13 CA Rollo, pp. 35-36.

14 Id. at 15-23.

15 Id. at 17.

16 783 Phil. 806 (2016).

17 Rollo, pp. 25-32.

18 Id. at 20-23.

19 People v. Ronquillo, G.R. No. 214762, September 20, 2017.

20 People v. Leonardo, 638 Phil. 161, 189 (2010).

21 661 Phil. 208 (2011).

22 Id. at 222.

23 751 Phil. 793 (2015).

24 G.R. No. 218404, December 13, 2017.

25 Ricalde v.
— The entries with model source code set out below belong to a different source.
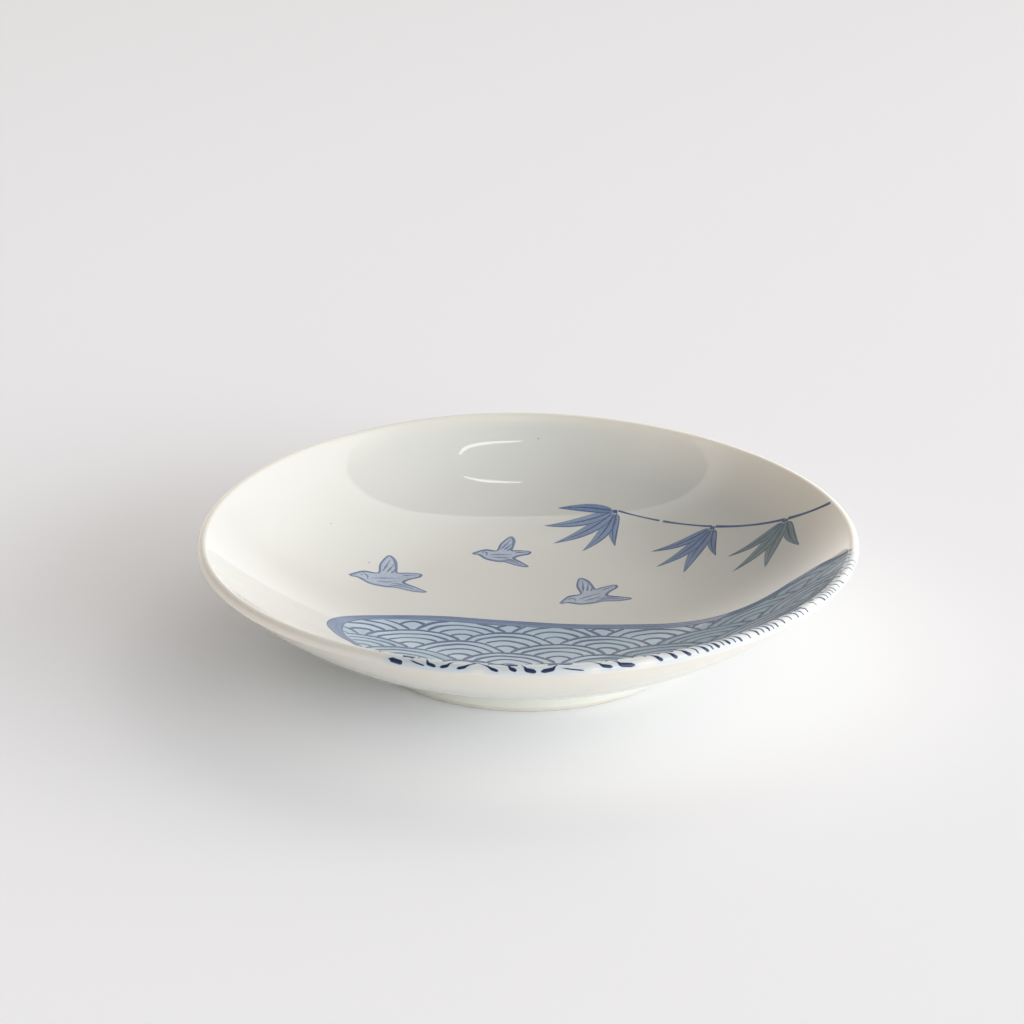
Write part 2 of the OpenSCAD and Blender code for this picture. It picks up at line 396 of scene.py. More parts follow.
def white_body(finish, tint):
    """Porcelain seen through clear glaze, with slow changes of tone."""
    patches = finish.spread(finish.noise(patch_scale, 3.0), 0.35, 0.7)
    white, cool = (tuple(c * k for c, k in zip(colour, tint)) for colour in (porcelain_white, porcelain_cool))
    return finish.mix(patches, white, cool)


# %% Rim
# Warm clay under thin glaze, painted lighter too: painted light for the light through the thin wall.
warm_rim_and_painted_light = (0.74, 0.70, 0.62)
rim_reach, long_rim_reach = 2.2 * mm, 10 * mm
# A paler colour painted on the right of the rim: painted light for the light through the wall.
painted_rim_glow = (0.97, 0.90, 0.80)
glow_reach, glow_power = 9 * mm, 1.2
glow_from, glow_to = 5 * mm, 38 * mm
# A painted highlight along the left lip, and the share of plain white that fades out the rim's painted light
# at the left.
lip_highlight_reach = 0.4 * mm
lip_highlight_from, lip_highlight_to = -20 * mm, -38 * mm
plain_from, plain_to, plain_share = 10 * mm, -30 * mm, 0.8


def paint_light_on_rim(finish, warm, white):
    """Painted light on the rim: a glow at the right, plain white at the left with a highlight along the lip.
    """
    x, _, r = place_parts(finish)
    glow = finish.math("POWER", finish.spread(r, lip_c[0] - glow_reach, lip_c[0]), glow_power)
    glow = finish.math("MULTIPLY", glow, finish.spread(x, glow_from, glow_to))
    line = finish.spread(r, lip_c[0] - lip_highlight_reach, lip_c[0] + lip_highlight_reach)
    line = finish.math("MULTIPLY", line, finish.spread(x, lip_highlight_from, lip_highlight_to))
    plain = finish.mix(finish.spread(x, plain_to, plain_from, plain_share, 0.0), warm, white)
    return finish.mix(finish.math("MAXIMUM", glow, line), plain, painted_rim_glow)


# %% Glaze finishes
bloom_share = 0.55
bloom_blue = (0.33, 0.46, 0.60)


def clear_glaze_finish(name, reach, tint, rings=0.0, painted_rim_light=False):
    """White, warmer and lighter towards the rim over that reach (the lightness is painted light), and blue
    where paint bled into the glaze.
    """
    finish = Finish(name)
    white = white_body(finish, tint)
    *_, r = place_parts(finish)
    body = finish.mix(finish.spread(r, lip_c[0] - reach, lip_c[0]), white, warm_rim_and_painted_light)
    if painted_rim_light:
        body = paint_light_on_rim(finish, body, white)
    bloom = finish.math("MULTIPLY", finish.attribute("bloom"), bloom_share)
    return glazed(finish, finish.mix(bloom, body, bloom_blue), rings)


inside_finish = clear_glaze_finish("inside glaze", rim_reach, (1, 1, 1), painted_rim_light=True)
# The outside is the same porcelain painted a little lighter: painted light on the outer wall. Its warm rim
# band, 10 mm long, is painted lighter too.
outside_finish = clear_glaze_finish("outside glaze", long_rim_reach, (1.07, 1.08, 1.02), rings=0.002 * mm)
well_finish = clear_glaze_finish("well glaze", rim_reach, (1, 0.98, 0.95), rings=0.05 * mm)

# %% Clay finishes
toast = (0.97, 0.92, 0.85)
toast_scale = 300
grit_scale = 1500
grit_depth = 0.04 * mm


def clay_finish(name, colour):
    """Bare fired clay: matt, sandy and a little toasted."""
    finish = Finish(name)
    toasted = finish.spread(finish.noise(toast_scale, 4.0), 0.4, 0.7)
    body = finish.mix(toasted, colour, tuple(c * k for c, k in zip(colour, toast)))
    grit = finish.bump(finish.noise(grit_scale, 4.0), grit_depth)
    finish.set(Base_Color=body, Roughness=0.75, Normal=grit)
    return finish.material


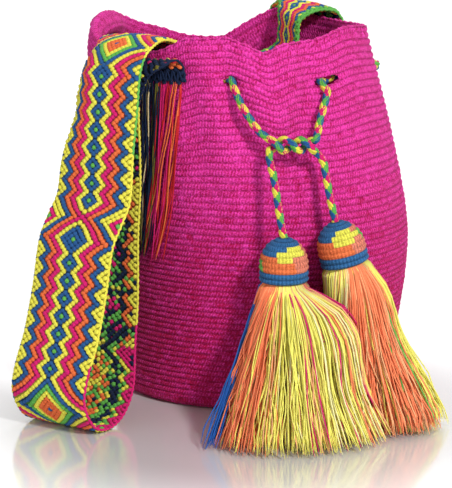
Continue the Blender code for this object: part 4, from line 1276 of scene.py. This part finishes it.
def add_skirt(side, cap, reach, finishes, seed):
    """Loose strands from inside a cap to their ends on the ground."""
    random = np.random.default_rng(seed)
    matrix = cap_frame(cap)
    neck = np.array(matrix.translation)
    azimuth, weight, depth, colour, kicked = scattered(side, reach, random)
    strands = len(azimuth)
    direction = outward(azimuth - np.where(kicked < 0, LOCK_TURN, 0))

    def at_cap(radius, up):
        """Points of the strands at a radius and height in the cap."""
        level = direction * (radius * np.minimum(depth, 1.0))[:, None]
        return moved(matrix, level + np.array((0.0, 0.0, up)))

    inside, edge = at_cap(0.0125, CAP_EDGE + 0.008), at_cap(0.0160, CAP_EDGE + 0.0005)
    shoulder = at_cap(0.0205, CAP_EDGE - 0.0045)
    clump = np.round(azimuth / CLUMP_WIDTH + 0.3 * np.sin(azimuth)) * CLUMP_WIDTH
    landing = outward(azimuth + CLUMP_PULL * (clump - azimuth) + random.normal(0, 1.6, strands))
    trim = random.uniform(0.90, 1.0, strands)
    foot = np.array((neck[0], neck[1], 0.0)) + landing * (weight * depth * trim)[:, None]
    foot[:, 2] = random.uniform(*STRAND_ENDS, strands)
    share = np.linspace(0, 1, 13)[None, :]
    down = share ** 1.15
    bell = np.interp(down, *zip(*SKIRT_BELL[side]))
    plain = down ** random.uniform(0.78, 0.98, strands)[:, None]
    mix = np.clip(kicked, 0, 1)[:, None]
    out = plain * (1 - mix) + bell * mix
    out = np.where(kicked[:, None] < 0, down ** 1.12, out)
    path = shoulder[:, None] + (foot - shoulder)[:, None] * out[..., None]
    path[..., 2] = shoulder[:, None, 2] + (foot - shoulder)[:, None, 2] * down
    path = swayed(path, direction, share[..., None], random)
    path = np.concatenate([inside[:, None], edge[:, None], path], axis=1)
    path[..., 2] = np.maximum(path[..., 2], STRAND_LOWEST)
    points, quads = tubes(path, STRAND_RADIUS, 3, direction[:, None])
    piece = add_mesh(f"skirt_{side}", points, [quads], finishes, np.repeat(colour, len(quads) // strands))
    carried(piece, f"{side}_strands", f"tassel_skirt_{side}")


# Light and floor

def add_light(name, place, target, size, power):
    """Soft square lamp that looks at a point."""
    data = bpy.data.lights.new(name, "AREA")
    data.shape = "SQUARE"
    data.size = size
    data.energy = power
    lamp = add_object(name, data)
    lamp.location = place
    lamp.rotation_euler = (Vector(target) - Vector(place)).to_track_quat("-Z", "Y").to_euler()


def add_surroundings():
    """White table, white world and soft lamps."""
    size = TABLE_HALF_SIZE
    floor = add_mesh("table", [(-size, -size, 0), (size, -size, 0), (size, size, 0), (-size, size, 0)],
                     [np.array([[0, 1, 2, 3]])], [floor_finish()])
    floor.location.z = -TABLE_DROP
    light_world()
    for lamp in LAMPS:
        add_light(*lamp)


# Everything

def build():
    """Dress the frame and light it."""
    bpy.context.scene.view_settings.view_transform = "Standard"
    add_camera()
    plain = {name: yarn(f"{name}_yarn", colour) for name, colour in YARNS.items()}
    add_drawstring([plain[name] for name in CORD_YARNS])
    add_body(yarn("magenta_crochet", MAGENTA, fibre=700, patch=110, bump=0.0011, contrast=3.2,
                  groove_shade=GROOVE_SHADE_MAGENTA, shades=MAGENTA_SHADES))
    # Painted shade: the knots' yarns at 0.30 of their brightness, for the cloth under and between the
    # knots
    shaded = [yarn(f"shaded_under_{name}", [0.30 * channel for channel in YARNS[name]]) for name in WEAVE_YARNS]
    add_strap([plain[name] for name in WEAVE_YARNS], shaded)
    add_seams(plain["navy"])
    loose = [plain[name] for name in FRINGE_YARNS]
    add_fringe("strap_fringe_left", True, -15, 0.40, loose, LEFT_FRINGE, 3)
    add_fringe("strap_fringe_right", False, 3, 0.24, loose, RIGHT_FRINGE, 4)
    # The caps' yarns, with painted shade in their grooves at 0.12 of the yarn
    caps = [yarn(f"cap_{name}", colour, fibre=800, bump=0.0008, groove_shade=[c * 0.12 for c in colour],
                 shades=shades_of(colour, 0.50, 1.30, 0.02), contrast=2.4)
            for name, colour in CAP_YARNS.items()]
    strands = [yarn(f"loose_{name}", colour, fibre=1300, bump=0.0003, contrast=1.3,
                    shades=shades_of(colour, 0.92, 1.20)) for name, colour in STRAND_YARNS.items()]
    for side, cap, reach, seed in (("left", LEFT_CAP, LEFT_REACH, 11),
                                   ("right", RIGHT_CAP, RIGHT_REACH, 12)):
        add_cap(side, cap, caps)
        add_skirt(side, cap, reach, strands, seed)
        for node, shade in ((f"drawstring_knot_{side}", "green"), (f"tassel_binding_{side}", "yellow")):
            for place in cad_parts[node].material_slots:
                place.material = plain[shade]
    add_surroundings()


build()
People, supra note 28.

26 Rollo, pp. 4-5.

27 Section 5. Child Prostitution and Other Sexual Abuse. - Children, whether male or female, who for money, profit, or any other consideration or due to the coercion or influence of any adult, syndicate or group, indulge in sexual intercourse or lascivious conduct, are deemed to be children exploited in prostitution and other sexual abuse.

The penalty of reclusion temporal in its medium period to reclusion perpetua shall be imposed upon the following:

x x x x

(b) Those who commit the act of sexual intercourse of lascivious conduct with a child exploited in prostitution or subject to other sexual abuse; Provided, That when the victims is under twelve (12) years of age, the perpetrators shall be prosecuted under Article 335, paragraph 3, for rape and Article 336 of Act No. 3815, as amended, the Revised Penal Code, for rape or lascivious conduct, as the case may be: Provided, That the penalty for lascivious conduct when the victim is under twelve (12) years of age shall be reclusion temporal in its medium period;

x x x x (Emphasis supplied)

28 People v. Ronquillo, supra note 24.

29 People v. Marmol, 800 Phil. 813 (2016).